The Olympic gymnast noted that it’s a “crazy time,” which is why no one should compare how they are coping to other’s tactics.
“Sometimes self-care is pushing yourself to move. Sometimes self-care is taking a break,” Hernandez explained. “So it’s deciding what works for you and doing the best that you can. That’s really all we can do right now.”
The New Jersey native revealed that although she’s been working out while at home, her motivation level changes daily.
“I mean, I’m not gonna lie, I kind of look like a bread roll right now,” she said, laughing, before noting “it’s just [about] making sure that you’re listening to your body.”

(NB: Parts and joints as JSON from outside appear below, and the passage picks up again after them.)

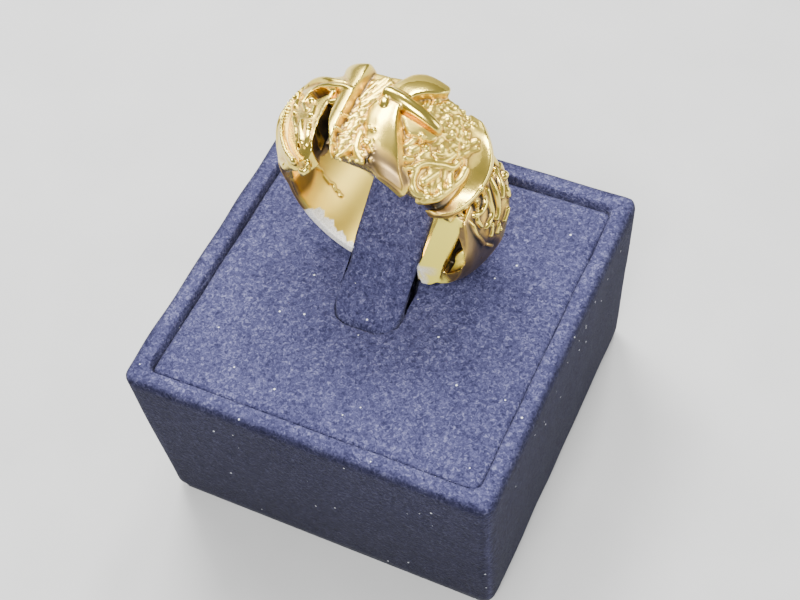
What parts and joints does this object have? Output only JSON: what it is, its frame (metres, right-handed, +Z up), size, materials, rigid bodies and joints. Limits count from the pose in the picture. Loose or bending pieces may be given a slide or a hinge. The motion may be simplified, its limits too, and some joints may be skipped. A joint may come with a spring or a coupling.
{
  "type": "gold saddle ring on a suede display stand",
  "caption": "Wide cast gold ring with saddles and scrolls in relief, held upright by the slanting clip of a small square suede-covered display stand.",
  "frame": {"origin": "middle of the stand's underside, where it rests on the table", "axes": "+Z up; +Y from the stand's front edge, in front of the clip's nose, towards the back, along the ring's finger hole; +X to the right seen from that front edge"},
  "size_m": [0.05, 0.05, 0.0542],
  "materials": {
    "gold": "polished cast gold, orange brown in the hollows",
    "suede": "short navy blue nap",
    "card": "matt black board"
  },
  "bodies": {
    "root": {"ring": "gold", "stand_block": "suede", "stand_pad": "suede", "ring_clip": "suede", "base_card": "card"}
  },
  "joints": []
}
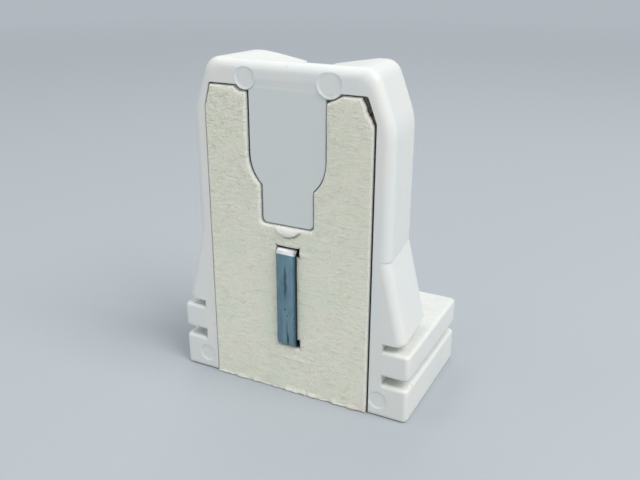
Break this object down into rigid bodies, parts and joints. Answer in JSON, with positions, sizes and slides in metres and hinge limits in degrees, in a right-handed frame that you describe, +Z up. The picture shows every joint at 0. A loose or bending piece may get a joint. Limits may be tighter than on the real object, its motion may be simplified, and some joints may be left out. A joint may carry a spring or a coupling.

The Dancing With the Stars champion explained that amid the pandemic, some days she’s “really sluggish” so she tries to “get up, stretch, maybe do a little bit of yoga.” A few days later she might feel better and ready to go, which is when she ups her exercise routine.

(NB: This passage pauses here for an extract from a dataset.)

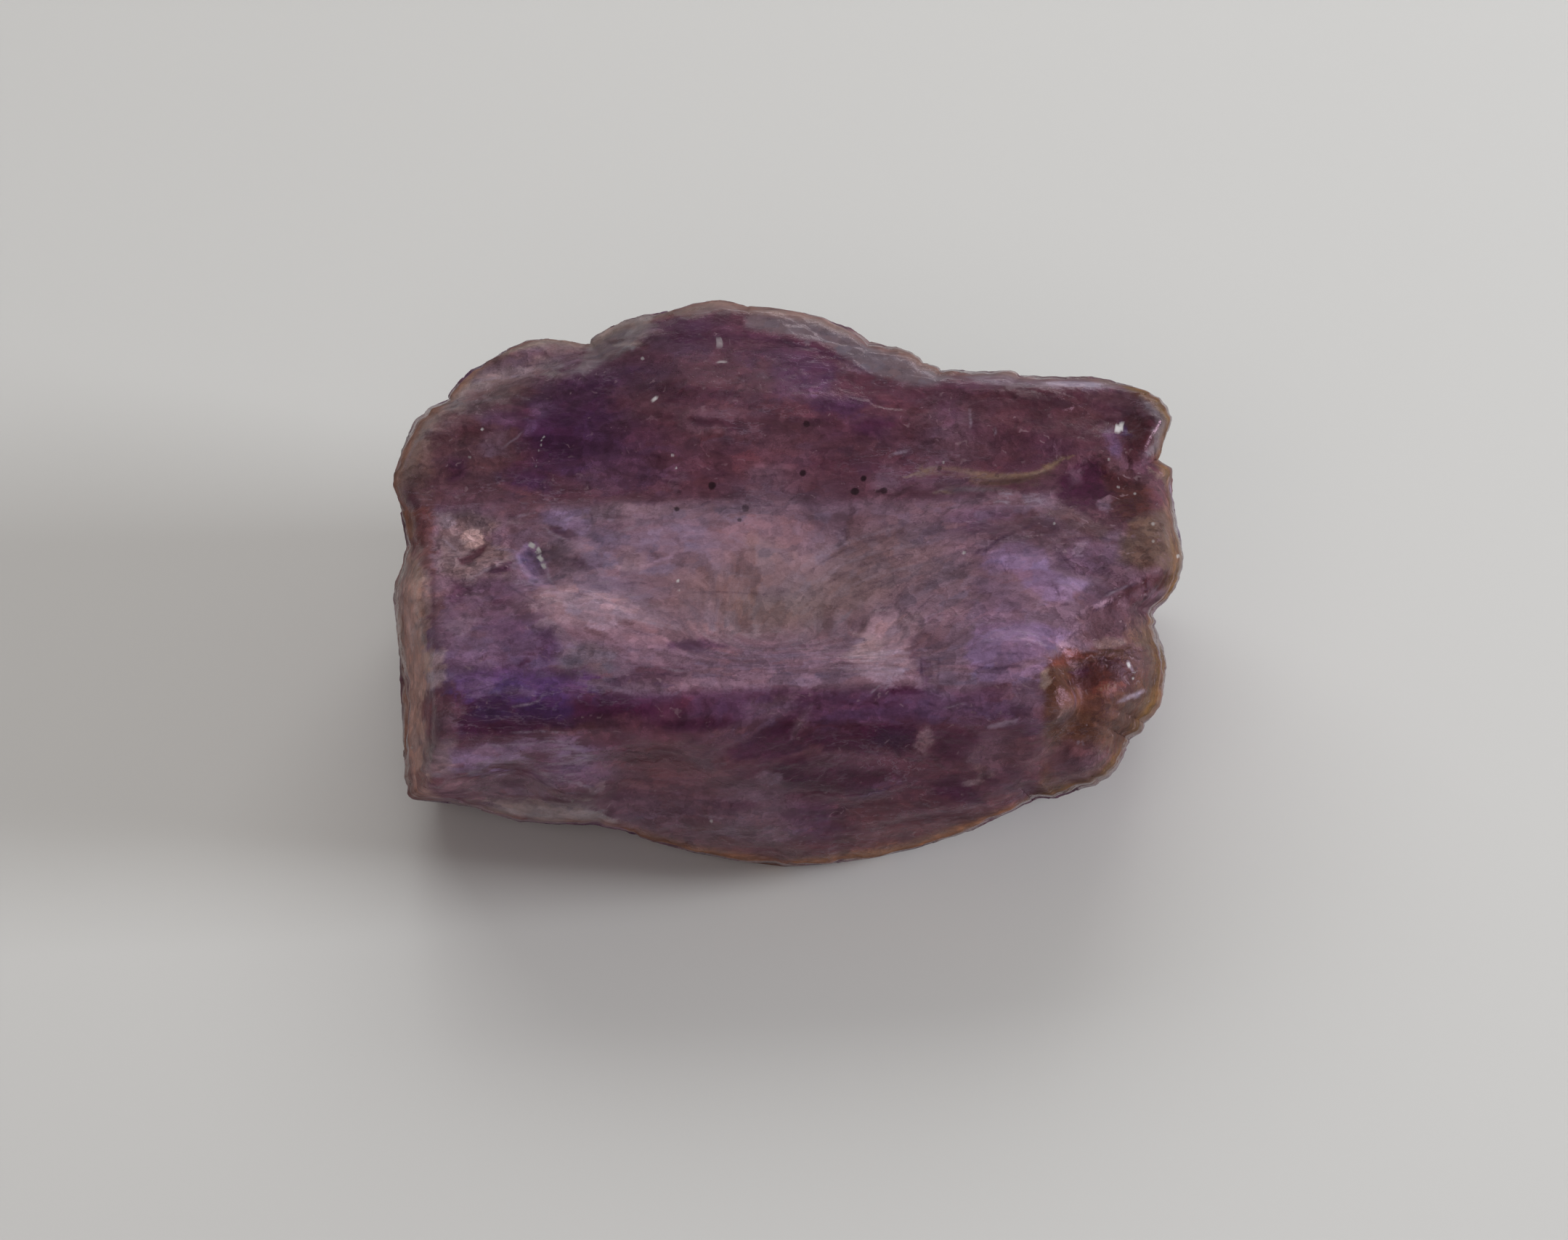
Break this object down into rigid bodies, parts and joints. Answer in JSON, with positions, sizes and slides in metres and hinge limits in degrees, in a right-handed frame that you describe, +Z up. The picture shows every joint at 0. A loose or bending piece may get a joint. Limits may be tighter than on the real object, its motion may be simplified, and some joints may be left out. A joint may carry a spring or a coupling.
{
  "type": "rough sapphire",
  "caption": "Rough, uncut violet sapphire crystal: a broken, water-worn block with a smooth clear window face and brown-stained rims, resting flat.",
  "frame": {"origin": "middle of the bounding box in plan, on the surface that the stone rests on", "axes": "+X along the crystal's length, towards the brown-stained lobed end; -Y is the front that the picture looks at; +Z up from the flat parting face"},
  "size_m": [0.014, 0.0096, 0.0066],
  "materials": {
    "sapphire": "translucent violet crystal, glossy on fresh breaks and satin on worn rims, with brown iron stain in the cracks and on the rims"
  },
  "bodies": {
    "root": {"sapphire_crystal": "sapphire"}
  },
  "joints": []
}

“Other days I’ll wake up and I’m like, alright, you know, I feel pretty good. I want to go for a run today. I want to do some HIIT workouts,” Hernandez said. “So staying in tune with my body and doing my best to at least kind of get anywhere near my gymnastics workouts.”

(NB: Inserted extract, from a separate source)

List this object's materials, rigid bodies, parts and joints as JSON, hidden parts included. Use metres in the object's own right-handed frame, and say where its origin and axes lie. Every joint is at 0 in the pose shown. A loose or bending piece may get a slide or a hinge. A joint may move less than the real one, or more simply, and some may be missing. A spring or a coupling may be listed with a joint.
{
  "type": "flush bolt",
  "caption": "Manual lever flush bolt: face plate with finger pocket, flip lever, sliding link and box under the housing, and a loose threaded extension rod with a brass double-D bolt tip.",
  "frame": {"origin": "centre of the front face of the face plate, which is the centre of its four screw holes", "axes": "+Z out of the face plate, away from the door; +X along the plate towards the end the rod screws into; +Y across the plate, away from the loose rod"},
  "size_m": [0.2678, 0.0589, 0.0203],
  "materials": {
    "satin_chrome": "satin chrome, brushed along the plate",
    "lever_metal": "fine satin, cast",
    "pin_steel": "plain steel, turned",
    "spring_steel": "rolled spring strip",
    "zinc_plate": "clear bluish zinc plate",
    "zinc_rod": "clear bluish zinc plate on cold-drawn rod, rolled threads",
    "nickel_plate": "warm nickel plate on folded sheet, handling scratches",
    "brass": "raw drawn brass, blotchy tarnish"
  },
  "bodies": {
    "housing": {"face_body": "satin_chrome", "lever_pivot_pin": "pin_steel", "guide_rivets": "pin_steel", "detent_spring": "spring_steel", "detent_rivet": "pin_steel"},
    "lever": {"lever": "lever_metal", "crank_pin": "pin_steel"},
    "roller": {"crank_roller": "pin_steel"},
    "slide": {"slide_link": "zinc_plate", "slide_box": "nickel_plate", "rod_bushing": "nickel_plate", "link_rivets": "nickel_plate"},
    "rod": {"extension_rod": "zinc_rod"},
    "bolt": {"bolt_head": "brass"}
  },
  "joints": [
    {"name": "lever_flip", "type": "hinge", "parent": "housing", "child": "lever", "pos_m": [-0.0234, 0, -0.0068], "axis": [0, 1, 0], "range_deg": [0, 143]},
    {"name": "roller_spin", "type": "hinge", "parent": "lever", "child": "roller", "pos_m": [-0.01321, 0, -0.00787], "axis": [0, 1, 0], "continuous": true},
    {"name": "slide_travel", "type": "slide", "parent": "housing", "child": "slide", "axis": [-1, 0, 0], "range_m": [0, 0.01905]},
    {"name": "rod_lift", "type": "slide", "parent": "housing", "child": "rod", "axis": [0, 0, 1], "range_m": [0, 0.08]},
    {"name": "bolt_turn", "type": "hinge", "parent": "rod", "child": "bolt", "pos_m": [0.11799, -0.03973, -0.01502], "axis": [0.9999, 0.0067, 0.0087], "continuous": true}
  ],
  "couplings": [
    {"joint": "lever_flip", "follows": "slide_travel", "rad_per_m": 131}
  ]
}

She added: “I think there’s also a lot of pressure with social media being so prominent, this contest of, like, who’s the most productive, and I’m like ‘O-M-G, I haven’t moved in like a week!’”
The I Got This: To Gold and Beyond author does, however, have a goal to focus on — getting another gold medal at the Olympics. Even with the 2020 Tokyo Games being postponed, the gymnast has to stay as consistent as possible with her training.
“When we are able to go back, I want to be able to just jump right into the skills that make me feel happy. It’s kind of those higher difficulty skills,” she told Us. “But I can only do that if I have the basics down, if I’m able to do all my conditioning. Because if I’m physically not strong enough, I can get hurt and my motivator is wanting to come back and just enjoy it and have a good time.”
In the meantime, Hernandez has kept herself busy by cohosting Stronger Than You Think’s three-day livestream in May. The program was dedicated to talking about mental health and consisted of celebrities virtually joining together from Wednesday, May 27, to Friday, May 29, to openly discuss mental health with teens — with the help of nonprofits NAMI and One Mind.
“Corona has definitely flipped some things upside down, but we’re all alone together, which is something that’s comforting,” the gold medalist said of the event. “I’m so excited about it. Mental health is something that I grew up with.”